The metal slats mounted to Brown Wall’s orthogonal edges at once frame it like a painting and spotlight its materiality as an object compounded from paint and prefabricated materials. Mangold often played with this tension in his early work. As Richard Shiff writes, the Walls ‘are the most object-like, even sculptural, works of [Mangold’s] entire career. Because the support surfaces consist of plywood and/or metal, often with projecting elements, it would be fair to regard these works as painted constructions rather than painting’ (R. Shiff, quoted in R. Shiff et al., Robert Mangold, London 2000, p. 24). Like many of Mangold’s works, Brown Wall has an architectural quality, formally echoing the silhouette of an abstracted building. ‘As mimetic carpentry,’ writes Joseph Maschek, ‘the wall pieces evoke the highly patternistic architectural photography of American early modernism, such as Charles Sheeler’s board-and-batten Pennsylvania Barn or Stairwell’ (J. Maschek, ‘A Humanist Geometry’, Artforum, March 1974, Vol. 12 No. 7, p. 38).
Unlike Sheeler’s figurative portrayals of architecture and the industrial sublime, however, Mangold’s work resists the direct depiction of buildings or the built environment. In this it invites comparison with the work of the Abstract Expressionists. Mangold acknowledged the effect Mark Rothko and Barnett Newman had on his artistic sensibility. ‘When you were in front of a Rothko or a Newman,’ he remarked, ‘you were within their structure. I think that really appealed to me and also the idea that a work of art could have this kind of presence’ (R. Mangold quoted in R. Shiff et al., ibid., p. 20). Like these works, Brown Wall emanates an intoxicating aura, its vertical groove and upward reach curiously evocative of Newman’s zips. Yet where Newman’s canvases sought to express emotional transcendence, Mangold’s Brown Wall probes the subtle interactions of line, colour, surface and form, launching a profound enquiry into the mechanics of picture-making that would continue to guide his practice over the following decades.

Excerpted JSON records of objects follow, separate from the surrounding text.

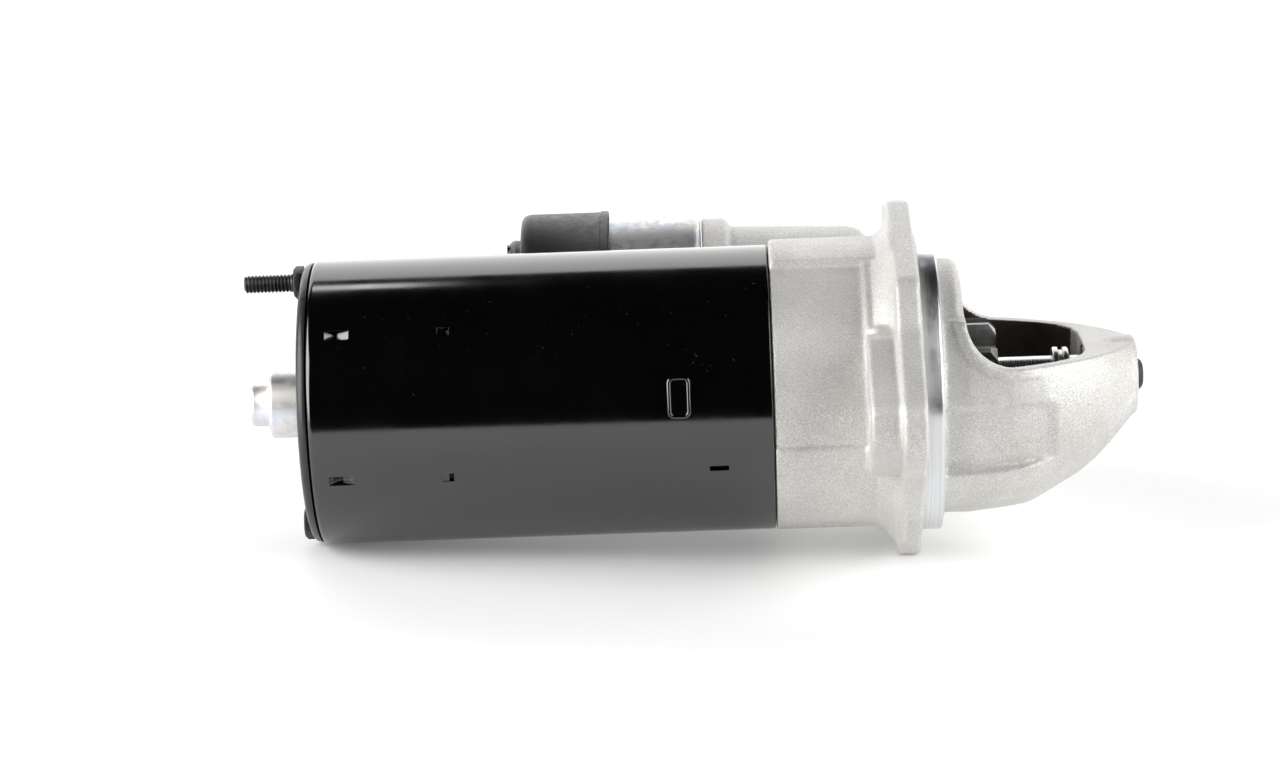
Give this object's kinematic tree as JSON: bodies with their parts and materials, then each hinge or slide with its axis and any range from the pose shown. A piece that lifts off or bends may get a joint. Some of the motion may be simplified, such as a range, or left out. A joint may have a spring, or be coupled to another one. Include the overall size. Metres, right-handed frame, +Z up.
{
  "type": "starter motor",
  "caption": "Engine starter motor with a painted field frame, cast drive housing with flange and windowed nose, planetary gear, sliding pinion and solenoid.",
  "frame": {"origin": "on the shaft axis in the mounting face of the drive housing's flange", "axes": "+X along the shaft towards the nose, +Z up, +Y to the side that the solenoid is on"},
  "size_m": [0.2455, 0.1649, 0.0944],
  "materials": {
    "cast_aluminium": "sand-textured die casting with machined spigot and faces",
    "black_paint": "gloss black paint",
    "black_plastic": "fine-grained black moulding",
    "gear_plastic": "glass-filled nylon",
    "zinc_plate": "bright zinc plating with a faint rainbow tint",
    "black_steel": "black phosphated steel",
    "bright_steel": "ground steel",
    "gear_steel": "hardened, oiled steel",
    "laminations": "stacked electrical steel",
    "ferrite": "sintered ferrite",
    "copper": "copper",
    "carbon": "copper-graphite brush",
    "bronze": "sintered bronze or tinned brass",
    "rubber": "moulded rubber"
  },
  "bodies": {
    "housing": {"drive_housing": "cast_aluminium", "nose_bush": "bronze", "nose_plug": "rubber", "shaft_support": "gear_steel", "field_frame": "black_paint", "end_cover": "black_paint", "bearing_cap": "zinc_plate", "rear_bush": "bronze", "through_bolt_stud": "black_steel", "through_bolt": "black_steel", "brush_plate": "black_plastic", "ring_gear": "gear_plastic", "lever_pivot": "bright_steel", "solenoid_can": "zinc_plate", "solenoid_coil": "copper", "solenoid_core": "bright_steel", "plunger_spring": "bright_steel", "solenoid_cap": "black_plastic", "battery_terminal": "copper", "motor_terminal": "copper", "battery_nut": "zinc_plate", "motor_nut": "zinc_plate", "blade_terminal": "bronze", "motor_lead": "rubber", "lead_grommet": "rubber", "magnet_1": "ferrite", "magnet_2": "ferrite", "magnet_3": "ferrite", "magnet_4": "ferrite", "magnet_5": "ferrite", "magnet_6": "ferrite", "brush_1": "carbon", "brush_spring_1": "bright_steel", "brush_2": "carbon", "brush_spring_2": "bright_steel", "brush_3": "carbon", "brush_spring_3": "bright_steel", "brush_4": "carbon", "brush_spring_4": "bright_steel", "solenoid_screw_1": "zinc_plate", "solenoid_screw_2": "zinc_plate", "solenoid_screw_3": "zinc_plate"},
    "armature": {"armature_shaft": "bright_steel", "armature_core": "laminations", "winding_front": "copper", "winding_rear": "copper", "commutator": "copper"},
    "output_shaft": {"drive_shaft": "bright_steel", "stop_ring": "bright_steel", "planet_pin_1": "bright_steel", "planet_pin_2": "bright_steel", "planet_pin_3": "bright_steel"},
    "planet_1": {"planet_gear_1": "gear_steel"},
    "planet_2": {"planet_gear_2": "gear_steel"},
    "planet_3": {"planet_gear_3": "gear_steel"},
    "drive": {"drive_sleeve": "gear_steel"},
    "pinion": {"pinion": "gear_steel"},
    "lever": {"shift_lever": "gear_plastic"},
    "plunger": {"plunger": "bright_steel"},
    "contact": {"contact_bridge": "copper"}
  },
  "joints": [
    {"name": "armature_spin", "type": "hinge", "parent": "housing", "child": "armature", "pos_m": [-0.1, 0, 0], "axis": [1, 0, 0], "continuous": true},
    {"name": "shaft_spin", "type": "hinge", "parent": "housing", "child": "output_shaft", "pos_m": [0, 0, 0], "axis": [1, 0, 0], "continuous": true},
    {"name": "planet_1_spin", "type": "hinge", "parent": "output_shaft", "child": "planet_1", "pos_m": [-0.058, 0, 0.01688], "axis": [1, 0, 0], "continuous": true},
    {"name": "planet_2_spin", "type": "hinge", "parent": "output_shaft", "child": "planet_2", "pos_m": [-0.058, -0.01461, -0.00844], "axis": [1, 0, 0], "continuous": true},
    {"name": "planet_3_spin", "type": "hinge", "parent": "output_shaft", "child": "planet_3", "pos_m": [-0.058, 0.01461, -0.00844], "axis": [1, 0, 0], "continuous": true},
    {"name": "plunger_slide", "type": "slide", "parent": "housing", "child": "plunger", "axis": [-1, 0, 0], "range_m": [0, 0.0105], "stiffness_N_per_m": 1200, "springref_m": -0.006, "deforming": ["plunger_spring"]},
    {"name": "lever_swing", "type": "hinge", "parent": "housing", "child": "lever", "pos_m": [-0.026, 0.03944, 0.00667], "axis": [0, -0.1668, 0.986], "range_deg": [0, 21.7]},
    {"name": "drive_slide", "type": "slide", "parent": "output_shaft", "child": "drive", "axis": [1, 0, 0], "range_m": [0, 0.0151]},
    {"name": "pinion_overrun", "type": "hinge", "parent": "drive", "child": "pinion", "pos_m": [0.01, 0, 0], "axis": [1, 0, 0], "continuous": true},
    {"name": "contact_slide", "type": "slide", "parent": "housing", "child": "contact", "axis": [-1, 0, 0], "range_m": [0, 0.00215]}
  ],
  "couplings": [
    {"joint": "shaft_spin", "follows": "armature_spin", "ratio": 0.2037},
    {"joint": "lever_swing", "follows": "plunger_slide", "rad_per_m": 35.904},
    {"joint": "drive_slide", "follows": "plunger_slide", "ratio": 1.4286},
    {"joint": "contact_slide", "follows": "plunger_slide", "ratio": 0.2},
    {"joint": "planet_1_spin", "follows": "armature_spin", "ratio": -0.54745},
    {"joint": "planet_2_spin", "follows": "armature_spin", "ratio": -0.54745},
    {"joint": "planet_3_spin", "follows": "armature_spin", "ratio": -0.54745}
  ]
}
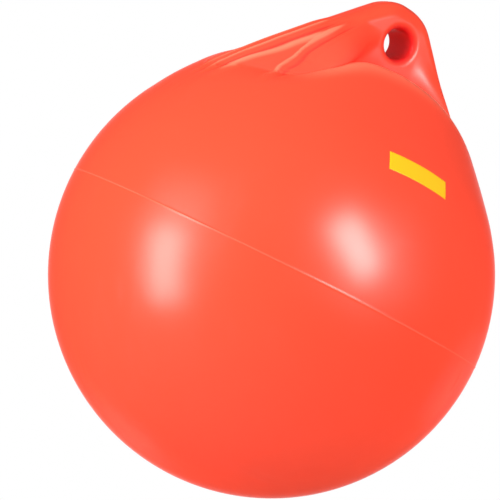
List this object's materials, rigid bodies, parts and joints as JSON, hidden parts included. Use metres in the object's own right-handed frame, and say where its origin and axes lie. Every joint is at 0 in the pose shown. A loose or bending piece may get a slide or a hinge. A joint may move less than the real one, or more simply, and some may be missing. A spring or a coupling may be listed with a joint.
{
  "type": "buoy ball",
  "caption": "Inflatable mooring buoy ball with a flattened moulded rope eye, a mould seam round its middle and pleats down the shoulders.",
  "frame": {"origin": "middle of the rope eye, on the tab's mid-plane", "axes": "+Z along the ball's axis, from the ball towards the tab's tip; +X across the width of the flat tab; +Y along the rope eye's hole, towards the side that carries the valve"},
  "size_m": [0.5014, 0.5014, 0.59],
  "materials": {
    "orange_vinyl": "satin-gloss moulded soft vinyl",
    "valve_rubber": "matt moulded rubber",
    "label_film": "smooth printed vinyl film, left bare"
  },
  "bodies": {
    "root": {"buoy_body": "orange_vinyl", "valve_insert": "valve_rubber", "label": "label_film"}
  },
  "joints": []
}
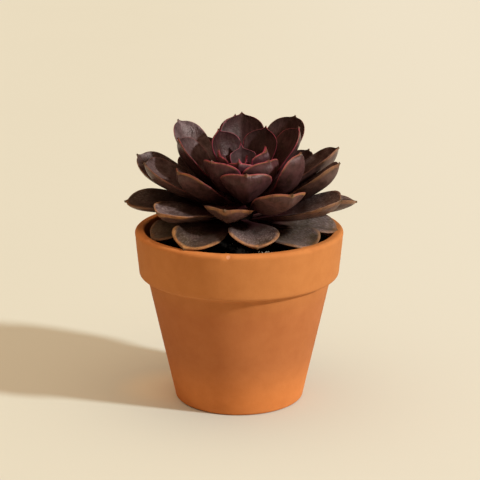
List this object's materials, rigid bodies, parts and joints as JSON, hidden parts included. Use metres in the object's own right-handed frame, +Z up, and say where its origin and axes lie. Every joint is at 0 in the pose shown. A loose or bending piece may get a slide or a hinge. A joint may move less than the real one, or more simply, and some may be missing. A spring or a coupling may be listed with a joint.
{
  "type": "potted echeveria",
  "caption": "Rosette of thick, pointed, dark red-brown succulent leaves with rosy and ochre edges on a short stem, in a round tapered terracotta pot with a deep collar, filled with soil.",
  "frame": {"origin": "centre of the pot's base, on the surface that the pot stands on", "axes": "+Z up along the pot's axis, -Y towards the front of the plant as pictured, +X to the right"},
  "size_m": [0.1182, 0.105, 0.1429],
  "materials": {
    "fired_clay": "unglazed fired terracotta, dry and matte",
    "potting_soil": "dark crumbly potting soil, matte",
    "stem_bark": "corky plant stem",
    "leaf_skin": "smooth waxy succulent skin, satin sheen"
  },
  "bodies": {
    "root": {"pot": "fired_clay", "soil": "potting_soil", "stem": "stem_bark", "leaf_01": "leaf_skin", "leaf_02": "leaf_skin", "leaf_03": "leaf_skin", "leaf_04": "leaf_skin", "leaf_05": "leaf_skin", "leaf_06": "leaf_skin", "leaf_07": "leaf_skin", "leaf_08": "leaf_skin", "leaf_09": "leaf_skin", "leaf_10": "leaf_skin", "leaf_11": "leaf_skin", "leaf_12": "leaf_skin", "leaf_13": "leaf_skin", "leaf_14": "leaf_skin", "leaf_15": "leaf_skin", "leaf_16": "leaf_skin", "leaf_17": "leaf_skin", "leaf_18": "leaf_skin", "leaf_19": "leaf_skin", "leaf_20": "leaf_skin", "leaf_21": "leaf_skin", "leaf_22": "leaf_skin", "leaf_23": "leaf_skin", "leaf_24": "leaf_skin", "leaf_25": "leaf_skin", "leaf_26": "leaf_skin", "leaf_27": "leaf_skin", "leaf_28": "leaf_skin", "leaf_29": "leaf_skin", "leaf_30": "leaf_skin", "leaf_31": "leaf_skin", "leaf_32": "leaf_skin", "leaf_33": "leaf_skin", "leaf_34": "leaf_skin", "leaf_35": "leaf_skin", "leaf_36": "leaf_skin", "leaf_37": "leaf_skin", "leaf_38": "leaf_skin", "leaf_39": "leaf_skin", "leaf_40": "leaf_skin", "leaf_41": "leaf_skin", "leaf_42": "leaf_skin", "leaf_43": "leaf_skin", "heart": "leaf_skin"}
  },
  "joints": []
}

Works from the Crex Art Collection
Christie’s is delighted to present an outstanding group of seven works from the prestigious Crex Art Collection. Spread across the 20th/21st Century London Evening Sale and the Post-War & Contemporary Art Day Sale this October, these works capture the pioneering spirit of one of Europe’s finest collections of Minimalist and Conceptual art.
Begun in Zurich in the early 1970s, the Crex Collection was distinguished by its revolutionary focus on the art of its day. In 1978, it showcased its holdings in a major touring exhibition that travelled to institutions including the Louisiana Museum, Humlebaek and the Stedelijk Van Abbemuseum, Eindhoven. Already the collection included works by artists including Robert Mangold, Sol LeWitt, Blinky Palermo and Donald Judd, as well as Gerhard Richter, Sigmar Polke and Neo-Expressionist painters such as Georg Baselitz and Markus Lüpertz. Writing in the catalogue, Rudi Fuchs wrote that ‘It was not primarily the desire to own art, it seems, which prompted this collection; there was also the profound wish to support art, contemporary art, in a country with many collections of classic art but with only little activity in the field of really contemporary art’ (R. Fuchs, quoted in Werke aus der Sammlung Crex, Zurich 1978, p. 129).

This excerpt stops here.